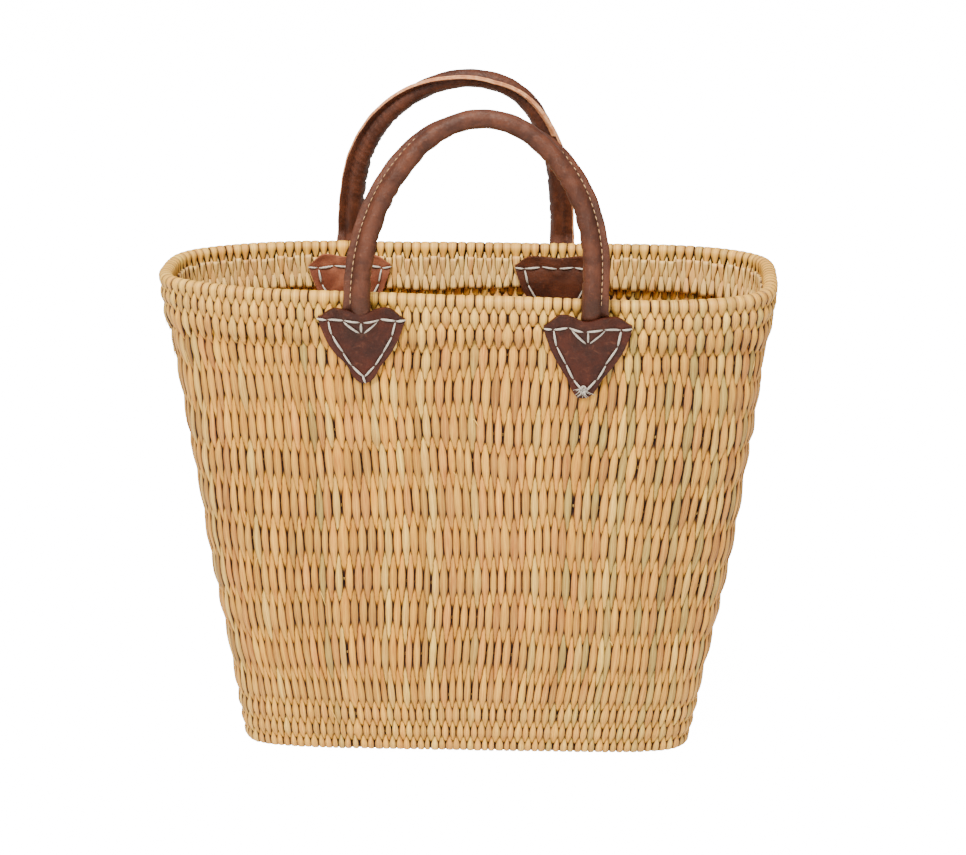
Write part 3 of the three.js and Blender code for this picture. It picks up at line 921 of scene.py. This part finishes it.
class Shield:
    """One leather patch: where it sits, and any point of it as a place on the wall."""

    def __init__(self, node_name, side, outer, wobble):
        low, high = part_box(node_name)
        self.x, self.top = (low.x + high.x) / 2 / MM, high.z / MM + 2.0
        self.height = (high.z - low.z) / MM + 3.4
        self.side, self.outer, self.wobble = side, outer, wobble
        self.tip = -3.2 if node_name == "front_right_outer_patch" else 1.6
        self.x += self.tip * 0.6 if self.tip < 0 else 0

    def top_edge(self, x):
        lobes = 8.0 * smooth(15, 31.5, np.abs(x)) ** 1.6 + 2.0 * np.exp(-((x / 8) ** 2))
        return lobes + 0.5 * np.sin(x / 4 + self.wobble)

    def bottom_edge(self, x):
        lean = x - self.tip * np.exp(-((x / 16) ** 2))
        edge = self.height * np.interp(np.abs(lean), SIDE_X, SIDE_DROP)
        return edge + 0.4 * np.sin(x / 3 + 2 * self.wobble)

    def lift(self, x, drop):
        """How far the leather stands off the middle of the wall."""
        band = np.interp(self.top - drop, [300, 311, 322], [0, 1.9, 2.4])
        hem = np.interp(self.top - drop, [296, 312, 318], [0, 2.9, 3.6])
        curl = 2.6 * np.clip(1 - drop / 9, 0, 1) ** 2 * smooth(4, 20, np.abs(x))
        waves = 0.5 * np.sin(x / 6 + self.wobble) * np.sin(drop / 8 + 2.1 * self.wobble)
        if not self.outer:
            return -(4.4 + hem + curl * 0.6 + waves * 0.5)
        flange = 2.2 * np.sign(self.x)
        hump = 9.0 * np.exp(-((np.abs(x - flange) / 13.5) ** 4)) * (1 - smooth(0, 30, drop)) ** 1.3
        slack = 1.2 * np.exp(-((x / 15) ** 2)) * (1 - smooth(20, 46, drop))
        return 4.2 + band + hump + slack + curl + waves

    def place(self, x, drop, above=0.0):
        x, drop = np.asarray(x, float), np.asarray(drop, float)
        height = self.top - drop
        around = around_at(self.x + x, height, self.side)
        spot, normal = wall(around, height)
        lift = self.lift(x, drop) + (above if self.outer else -above)
        return np.column_stack([spot + normal * lift[:, None], height])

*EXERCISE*
Exactly reproduce every line of the data above.

*EXPECTED OUTPUT*
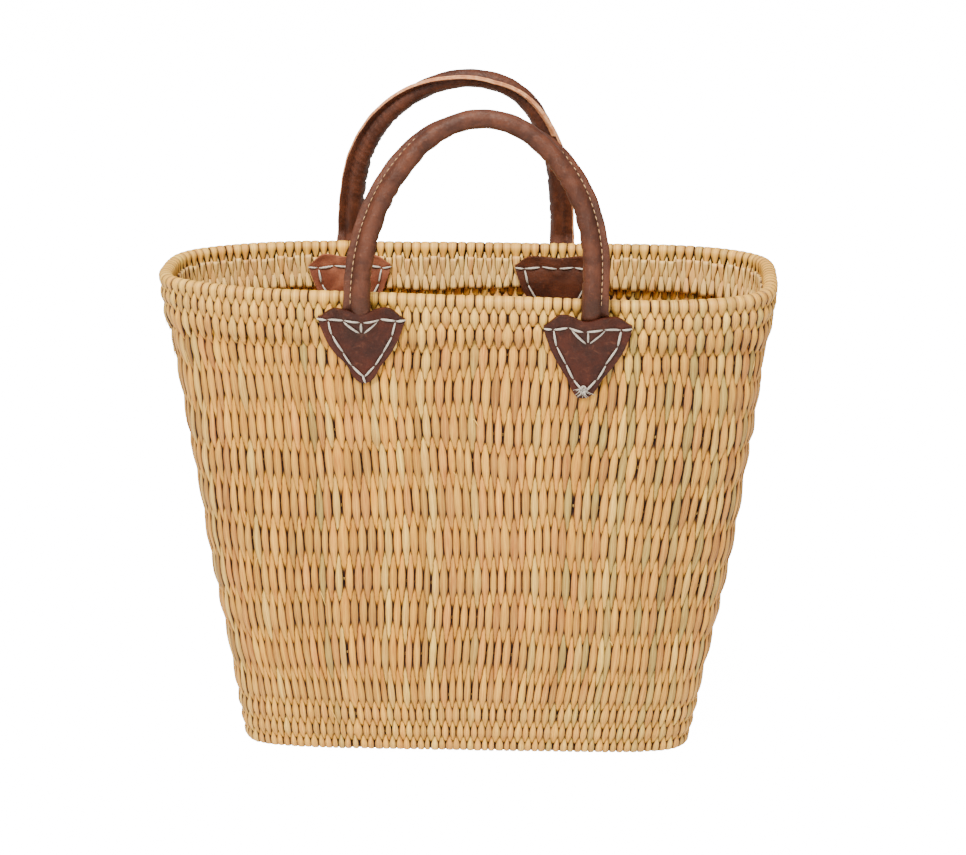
Write part 3 of the three.js and Blender code for this picture. It picks up at line 921 of scene.py. This part finishes it.
class Shield:
    """One leather patch: where it sits, and any point of it as a place on the wall."""

    def __init__(self, node_name, side, outer, wobble):
        low, high = part_box(node_name)
        self.x, self.top = (low.x + high.x) / 2 / MM, high.z / MM + 2.0
        self.height = (high.z - low.z) / MM + 3.4
        self.side, self.outer, self.wobble = side, outer, wobble
        self.tip = -3.2 if node_name == "front_right_outer_patch" else 1.6
        self.x += self.tip * 0.6 if self.tip < 0 else 0

    def top_edge(self, x):
        lobes = 8.0 * smooth(15, 31.5, np.abs(x)) ** 1.6 + 2.0 * np.exp(-((x / 8) ** 2))
        return lobes + 0.5 * np.sin(x / 4 + self.wobble)

    def bottom_edge(self, x):
        lean = x - self.tip * np.exp(-((x / 16) ** 2))
        edge = self.height * np.interp(np.abs(lean), SIDE_X, SIDE_DROP)
        return edge + 0.4 * np.sin(x / 3 + 2 * self.wobble)

    def lift(self, x, drop):
        """How far the leather stands off the middle of the wall."""
        band = np.interp(self.top - drop, [300, 311, 322], [0, 1.9, 2.4])
        hem = np.interp(self.top - drop, [296, 312, 318], [0, 2.9, 3.6])
        curl = 2.6 * np.clip(1 - drop / 9, 0, 1) ** 2 * smooth(4, 20, np.abs(x))
        waves = 0.5 * np.sin(x / 6 + self.wobble) * np.sin(drop / 8 + 2.1 * self.wobble)
        if not self.outer:
            return -(4.4 + hem + curl * 0.6 + waves * 0.5)
        flange = 2.2 * np.sign(self.x)
        hump = 9.0 * np.exp(-((np.abs(x - flange) / 13.5) ** 4)) * (1 - smooth(0, 30, drop)) ** 1.3
        slack = 1.2 * np.exp(-((x / 15) ** 2)) * (1 - smooth(20, 46, drop))
        return 4.2 + band + hump + slack + curl + waves

    def place(self, x, drop, above=0.0):
        x, drop = np.asarray(x, float), np.asarray(drop, float)
        height = self.top - drop
        around = around_at(self.x + x, height, self.side)
        spot, normal = wall(around, height)
        lift = self.lift(x, drop) + (above if self.outer else -above)
        return np.column_stack([spot + normal * lift[:, None], height])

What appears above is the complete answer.